▸ **Recorded information**
- - - -
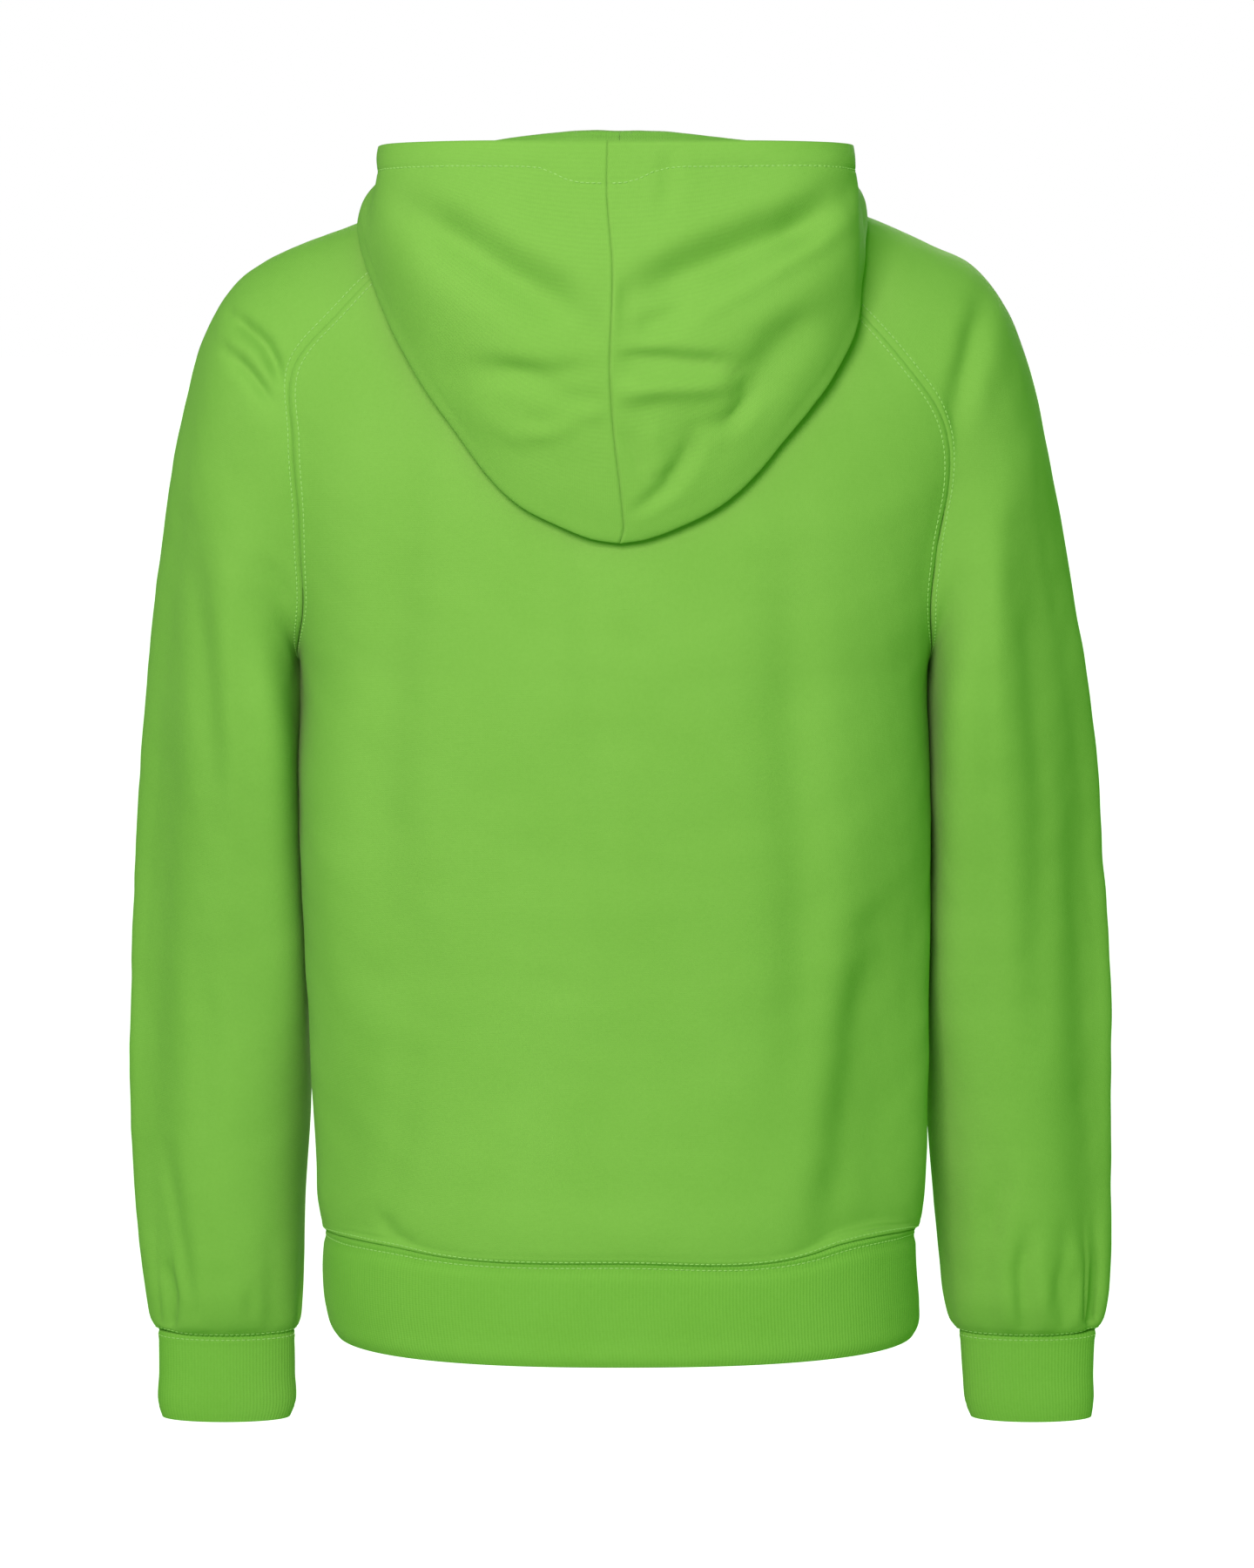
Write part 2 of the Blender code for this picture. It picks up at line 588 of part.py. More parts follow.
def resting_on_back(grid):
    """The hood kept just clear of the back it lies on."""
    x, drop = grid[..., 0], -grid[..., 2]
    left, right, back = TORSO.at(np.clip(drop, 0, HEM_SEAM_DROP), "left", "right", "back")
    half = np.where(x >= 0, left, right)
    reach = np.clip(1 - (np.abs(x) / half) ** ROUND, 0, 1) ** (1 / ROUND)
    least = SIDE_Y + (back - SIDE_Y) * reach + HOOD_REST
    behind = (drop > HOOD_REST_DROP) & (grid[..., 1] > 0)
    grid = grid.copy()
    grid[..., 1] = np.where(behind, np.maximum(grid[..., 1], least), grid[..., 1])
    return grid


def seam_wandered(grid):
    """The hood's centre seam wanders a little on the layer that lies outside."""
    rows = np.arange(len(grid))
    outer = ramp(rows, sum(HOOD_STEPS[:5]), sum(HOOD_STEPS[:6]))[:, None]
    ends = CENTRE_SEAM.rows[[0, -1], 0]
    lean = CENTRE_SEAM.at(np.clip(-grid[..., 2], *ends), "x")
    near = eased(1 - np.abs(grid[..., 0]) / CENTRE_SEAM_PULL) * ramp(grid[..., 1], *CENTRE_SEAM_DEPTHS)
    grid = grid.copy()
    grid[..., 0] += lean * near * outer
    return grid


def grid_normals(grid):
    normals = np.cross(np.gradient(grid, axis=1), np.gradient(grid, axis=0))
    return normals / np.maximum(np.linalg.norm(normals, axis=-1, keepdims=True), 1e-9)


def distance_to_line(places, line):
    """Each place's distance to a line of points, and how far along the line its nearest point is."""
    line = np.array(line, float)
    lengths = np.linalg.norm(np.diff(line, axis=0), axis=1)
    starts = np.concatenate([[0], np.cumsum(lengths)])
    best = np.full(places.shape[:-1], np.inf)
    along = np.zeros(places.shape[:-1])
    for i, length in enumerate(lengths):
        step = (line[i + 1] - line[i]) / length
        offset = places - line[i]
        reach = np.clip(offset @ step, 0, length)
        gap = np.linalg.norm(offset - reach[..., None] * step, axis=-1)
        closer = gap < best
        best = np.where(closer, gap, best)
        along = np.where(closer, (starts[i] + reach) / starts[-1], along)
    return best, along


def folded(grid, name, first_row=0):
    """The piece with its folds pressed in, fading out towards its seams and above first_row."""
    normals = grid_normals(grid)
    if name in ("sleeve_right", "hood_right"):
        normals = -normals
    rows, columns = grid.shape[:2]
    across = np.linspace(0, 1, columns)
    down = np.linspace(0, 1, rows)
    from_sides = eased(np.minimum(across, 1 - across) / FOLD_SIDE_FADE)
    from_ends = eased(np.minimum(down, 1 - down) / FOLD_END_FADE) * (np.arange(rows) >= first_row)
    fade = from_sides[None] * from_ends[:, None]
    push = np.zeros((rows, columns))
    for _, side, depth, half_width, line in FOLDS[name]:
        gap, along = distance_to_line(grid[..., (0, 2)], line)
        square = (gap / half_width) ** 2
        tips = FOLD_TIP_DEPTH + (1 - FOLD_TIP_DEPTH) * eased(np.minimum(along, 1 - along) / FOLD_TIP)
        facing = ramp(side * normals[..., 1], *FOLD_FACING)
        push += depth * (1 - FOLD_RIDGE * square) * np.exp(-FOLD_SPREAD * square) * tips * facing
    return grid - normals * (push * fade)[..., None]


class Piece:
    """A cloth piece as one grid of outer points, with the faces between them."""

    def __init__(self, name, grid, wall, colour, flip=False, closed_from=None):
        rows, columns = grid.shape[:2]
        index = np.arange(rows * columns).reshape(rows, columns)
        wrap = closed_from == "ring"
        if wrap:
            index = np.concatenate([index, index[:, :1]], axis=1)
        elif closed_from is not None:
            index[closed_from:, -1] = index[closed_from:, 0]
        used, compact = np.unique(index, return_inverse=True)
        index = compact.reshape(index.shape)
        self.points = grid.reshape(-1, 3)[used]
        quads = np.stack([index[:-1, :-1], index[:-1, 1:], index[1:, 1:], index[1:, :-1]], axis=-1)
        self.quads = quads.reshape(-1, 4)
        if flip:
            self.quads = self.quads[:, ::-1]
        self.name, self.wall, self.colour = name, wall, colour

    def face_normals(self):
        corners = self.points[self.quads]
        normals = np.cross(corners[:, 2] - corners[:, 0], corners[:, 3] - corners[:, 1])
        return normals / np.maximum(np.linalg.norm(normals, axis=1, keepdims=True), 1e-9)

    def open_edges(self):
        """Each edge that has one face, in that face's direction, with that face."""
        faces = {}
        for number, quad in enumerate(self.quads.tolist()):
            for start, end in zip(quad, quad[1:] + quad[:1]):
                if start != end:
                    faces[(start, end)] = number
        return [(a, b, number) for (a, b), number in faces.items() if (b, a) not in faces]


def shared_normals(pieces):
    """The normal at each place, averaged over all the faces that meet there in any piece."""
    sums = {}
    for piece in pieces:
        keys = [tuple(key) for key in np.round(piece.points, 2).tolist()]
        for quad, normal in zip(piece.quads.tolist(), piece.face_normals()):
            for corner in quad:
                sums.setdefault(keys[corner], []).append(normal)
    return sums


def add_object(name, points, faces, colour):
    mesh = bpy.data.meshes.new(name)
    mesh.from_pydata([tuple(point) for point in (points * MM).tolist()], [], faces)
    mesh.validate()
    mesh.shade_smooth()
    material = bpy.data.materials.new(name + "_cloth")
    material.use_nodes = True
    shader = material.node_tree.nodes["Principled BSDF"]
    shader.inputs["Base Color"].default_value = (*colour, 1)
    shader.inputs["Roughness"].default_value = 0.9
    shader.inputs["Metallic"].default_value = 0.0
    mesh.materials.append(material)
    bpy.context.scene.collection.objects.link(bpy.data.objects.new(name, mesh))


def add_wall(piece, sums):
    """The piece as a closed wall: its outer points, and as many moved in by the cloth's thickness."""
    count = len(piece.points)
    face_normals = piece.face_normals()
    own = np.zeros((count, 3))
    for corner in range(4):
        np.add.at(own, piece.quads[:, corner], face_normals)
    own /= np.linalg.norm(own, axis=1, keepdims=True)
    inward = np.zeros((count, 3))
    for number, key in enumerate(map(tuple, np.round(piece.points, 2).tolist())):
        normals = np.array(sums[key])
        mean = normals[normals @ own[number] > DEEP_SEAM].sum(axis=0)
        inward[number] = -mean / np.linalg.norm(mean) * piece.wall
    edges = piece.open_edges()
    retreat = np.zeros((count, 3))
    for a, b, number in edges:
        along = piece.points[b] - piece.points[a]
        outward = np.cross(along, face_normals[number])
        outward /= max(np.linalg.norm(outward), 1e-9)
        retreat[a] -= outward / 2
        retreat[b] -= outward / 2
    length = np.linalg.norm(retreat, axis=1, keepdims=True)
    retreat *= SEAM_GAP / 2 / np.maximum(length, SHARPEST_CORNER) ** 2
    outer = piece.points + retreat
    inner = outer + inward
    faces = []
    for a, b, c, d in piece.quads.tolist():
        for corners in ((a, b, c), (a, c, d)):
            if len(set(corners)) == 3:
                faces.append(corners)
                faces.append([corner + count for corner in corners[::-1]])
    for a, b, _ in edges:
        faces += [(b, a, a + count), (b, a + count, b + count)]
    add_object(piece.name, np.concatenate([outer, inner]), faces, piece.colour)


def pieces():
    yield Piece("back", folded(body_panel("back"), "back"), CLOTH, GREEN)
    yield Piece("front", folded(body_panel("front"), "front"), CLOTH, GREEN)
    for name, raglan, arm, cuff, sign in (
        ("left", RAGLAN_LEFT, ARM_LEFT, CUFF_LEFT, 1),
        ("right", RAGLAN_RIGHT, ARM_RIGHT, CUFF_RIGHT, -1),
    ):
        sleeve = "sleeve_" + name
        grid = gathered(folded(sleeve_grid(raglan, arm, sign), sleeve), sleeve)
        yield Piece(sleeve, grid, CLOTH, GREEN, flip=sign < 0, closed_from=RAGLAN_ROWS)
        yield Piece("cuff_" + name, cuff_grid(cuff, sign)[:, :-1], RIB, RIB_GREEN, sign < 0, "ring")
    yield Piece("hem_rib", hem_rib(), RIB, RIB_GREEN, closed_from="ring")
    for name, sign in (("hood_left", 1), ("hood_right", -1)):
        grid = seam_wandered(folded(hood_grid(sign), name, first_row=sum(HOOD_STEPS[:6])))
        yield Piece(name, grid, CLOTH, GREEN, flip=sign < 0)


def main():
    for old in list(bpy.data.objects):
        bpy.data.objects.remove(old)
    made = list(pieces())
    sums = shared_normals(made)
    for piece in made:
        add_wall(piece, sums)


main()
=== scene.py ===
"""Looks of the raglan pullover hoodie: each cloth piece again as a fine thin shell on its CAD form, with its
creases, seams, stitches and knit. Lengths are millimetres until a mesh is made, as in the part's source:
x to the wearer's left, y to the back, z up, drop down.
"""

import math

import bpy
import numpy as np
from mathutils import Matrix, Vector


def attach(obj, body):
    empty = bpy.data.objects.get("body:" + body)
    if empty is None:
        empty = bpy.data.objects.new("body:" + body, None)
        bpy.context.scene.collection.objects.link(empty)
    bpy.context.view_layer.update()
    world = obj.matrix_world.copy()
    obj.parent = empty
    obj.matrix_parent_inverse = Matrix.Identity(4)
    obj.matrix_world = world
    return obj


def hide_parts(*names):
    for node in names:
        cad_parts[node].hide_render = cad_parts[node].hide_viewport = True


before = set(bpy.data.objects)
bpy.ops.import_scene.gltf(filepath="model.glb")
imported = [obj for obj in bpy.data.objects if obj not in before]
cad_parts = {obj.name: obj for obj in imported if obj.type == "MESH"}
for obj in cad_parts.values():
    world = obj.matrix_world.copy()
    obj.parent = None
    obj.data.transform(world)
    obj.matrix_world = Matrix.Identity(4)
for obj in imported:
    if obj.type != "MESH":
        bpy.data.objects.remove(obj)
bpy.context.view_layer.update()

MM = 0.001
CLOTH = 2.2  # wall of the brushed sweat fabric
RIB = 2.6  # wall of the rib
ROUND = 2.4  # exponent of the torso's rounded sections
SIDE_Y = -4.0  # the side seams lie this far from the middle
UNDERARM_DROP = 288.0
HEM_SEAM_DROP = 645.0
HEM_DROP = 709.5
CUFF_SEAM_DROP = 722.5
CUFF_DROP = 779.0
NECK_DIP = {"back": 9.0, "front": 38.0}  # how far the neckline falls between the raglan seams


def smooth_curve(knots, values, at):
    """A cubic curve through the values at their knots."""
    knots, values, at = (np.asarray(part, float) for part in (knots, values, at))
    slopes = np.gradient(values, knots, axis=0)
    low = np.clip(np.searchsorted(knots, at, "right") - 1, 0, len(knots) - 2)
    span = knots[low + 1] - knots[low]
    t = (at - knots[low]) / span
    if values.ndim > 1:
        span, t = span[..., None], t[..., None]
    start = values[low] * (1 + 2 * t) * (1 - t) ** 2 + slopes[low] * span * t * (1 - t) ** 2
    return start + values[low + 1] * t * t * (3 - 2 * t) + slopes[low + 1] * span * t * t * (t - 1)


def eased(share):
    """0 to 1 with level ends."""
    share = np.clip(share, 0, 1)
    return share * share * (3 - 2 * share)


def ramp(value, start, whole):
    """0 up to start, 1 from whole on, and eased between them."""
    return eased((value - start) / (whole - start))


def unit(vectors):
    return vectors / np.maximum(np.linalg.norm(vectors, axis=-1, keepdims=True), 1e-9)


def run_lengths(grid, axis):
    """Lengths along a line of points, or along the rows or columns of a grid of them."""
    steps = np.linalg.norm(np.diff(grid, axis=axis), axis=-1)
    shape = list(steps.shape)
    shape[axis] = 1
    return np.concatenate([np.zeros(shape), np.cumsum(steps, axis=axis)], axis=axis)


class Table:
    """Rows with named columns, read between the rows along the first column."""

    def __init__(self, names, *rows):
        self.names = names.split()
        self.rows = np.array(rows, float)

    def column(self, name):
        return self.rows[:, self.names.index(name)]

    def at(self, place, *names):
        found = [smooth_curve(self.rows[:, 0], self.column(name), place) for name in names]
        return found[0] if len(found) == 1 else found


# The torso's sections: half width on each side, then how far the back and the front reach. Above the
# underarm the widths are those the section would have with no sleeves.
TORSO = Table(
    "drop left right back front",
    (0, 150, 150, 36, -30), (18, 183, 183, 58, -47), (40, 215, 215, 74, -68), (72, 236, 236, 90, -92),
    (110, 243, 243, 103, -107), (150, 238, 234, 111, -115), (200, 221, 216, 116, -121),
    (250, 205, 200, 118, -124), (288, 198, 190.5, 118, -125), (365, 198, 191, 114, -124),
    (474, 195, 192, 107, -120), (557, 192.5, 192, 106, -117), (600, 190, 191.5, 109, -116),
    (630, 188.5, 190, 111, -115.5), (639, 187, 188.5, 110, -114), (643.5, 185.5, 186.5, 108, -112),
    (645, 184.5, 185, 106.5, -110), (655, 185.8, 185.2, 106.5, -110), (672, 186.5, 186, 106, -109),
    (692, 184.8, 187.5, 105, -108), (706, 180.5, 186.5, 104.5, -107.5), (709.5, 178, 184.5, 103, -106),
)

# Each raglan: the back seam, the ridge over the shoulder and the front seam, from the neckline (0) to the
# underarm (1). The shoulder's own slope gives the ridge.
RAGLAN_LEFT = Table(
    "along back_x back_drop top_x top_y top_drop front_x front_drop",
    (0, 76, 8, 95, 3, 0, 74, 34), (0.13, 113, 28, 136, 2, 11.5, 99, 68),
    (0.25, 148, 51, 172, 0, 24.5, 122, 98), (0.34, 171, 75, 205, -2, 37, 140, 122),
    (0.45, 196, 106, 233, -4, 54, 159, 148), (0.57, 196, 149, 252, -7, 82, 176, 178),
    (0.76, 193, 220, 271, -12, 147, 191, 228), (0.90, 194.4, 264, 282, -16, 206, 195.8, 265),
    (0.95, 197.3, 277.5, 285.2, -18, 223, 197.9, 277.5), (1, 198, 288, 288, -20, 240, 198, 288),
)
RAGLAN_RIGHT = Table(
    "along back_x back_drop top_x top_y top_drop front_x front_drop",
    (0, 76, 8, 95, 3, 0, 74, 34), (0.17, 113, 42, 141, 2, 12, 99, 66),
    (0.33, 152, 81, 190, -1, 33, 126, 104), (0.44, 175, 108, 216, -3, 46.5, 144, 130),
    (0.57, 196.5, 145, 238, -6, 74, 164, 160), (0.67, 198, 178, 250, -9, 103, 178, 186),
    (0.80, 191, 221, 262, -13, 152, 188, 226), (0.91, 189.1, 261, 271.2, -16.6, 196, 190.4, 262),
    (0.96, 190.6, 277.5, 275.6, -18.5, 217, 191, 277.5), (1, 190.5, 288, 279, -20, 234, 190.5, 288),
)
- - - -
▸ **Given instruction**
The lines to quote run from the one containing "for name, raglan, arm, cuff, sign" to the one containing "for node in". Quote them exactly, with both of those lines, and nothing else.

▸ **In response**
    for name, raglan, arm, cuff, sign in (
        ("left", RAGLAN_LEFT, ARM_LEFT, CUFF_LEFT, 1),
        ("right", RAGLAN_RIGHT, ARM_RIGHT, CUFF_RIGHT, -1),
    ):
        sleeve = "sleeve_" + name
        grid = gathered(folded(sleeve_grid(raglan, arm, sign), sleeve), sleeve)
        yield Piece(sleeve, grid, CLOTH, GREEN, flip=sign < 0, closed_from=RAGLAN_ROWS)
        yield Piece("cuff_" + name, cuff_grid(cuff, sign)[:, :-1], RIB, RIB_GREEN, sign < 0, "ring")
    yield Piece("hem_rib", hem_rib(), RIB, RIB_GREEN, closed_from="ring")
    for name, sign in (("hood_left", 1), ("hood_right", -1)):
        grid = seam_wandered(folded(hood_grid(sign), name, first_row=sum(HOOD_STEPS[:6])))
        yield Piece(name, grid, CLOTH, GREEN, flip=sign < 0)


def main():
    for old in list(bpy.data.objects):
        bpy.data.objects.remove(old)
    made = list(pieces())
    sums = shared_normals(made)
    for piece in made:
        add_wall(piece, sums)


main()
=== scene.py ===
"""Looks of the raglan pullover hoodie: each cloth piece again as a fine thin shell on its CAD form, with its
creases, seams, stitches and knit. Lengths are millimetres until a mesh is made, as in the part's source:
x to the wearer's left, y to the back, z up, drop down.
"""

import math

import bpy
import numpy as np
from mathutils import Matrix, Vector


def attach(obj, body):
    empty = bpy.data.objects.get("body:" + body)
    if empty is None:
        empty = bpy.data.objects.new("body:" + body, None)
        bpy.context.scene.collection.objects.link(empty)
    bpy.context.view_layer.update()
    world = obj.matrix_world.copy()
    obj.parent = empty
    obj.matrix_parent_inverse = Matrix.Identity(4)
    obj.matrix_world = world
    return obj


def hide_parts(*names):
    for node in names:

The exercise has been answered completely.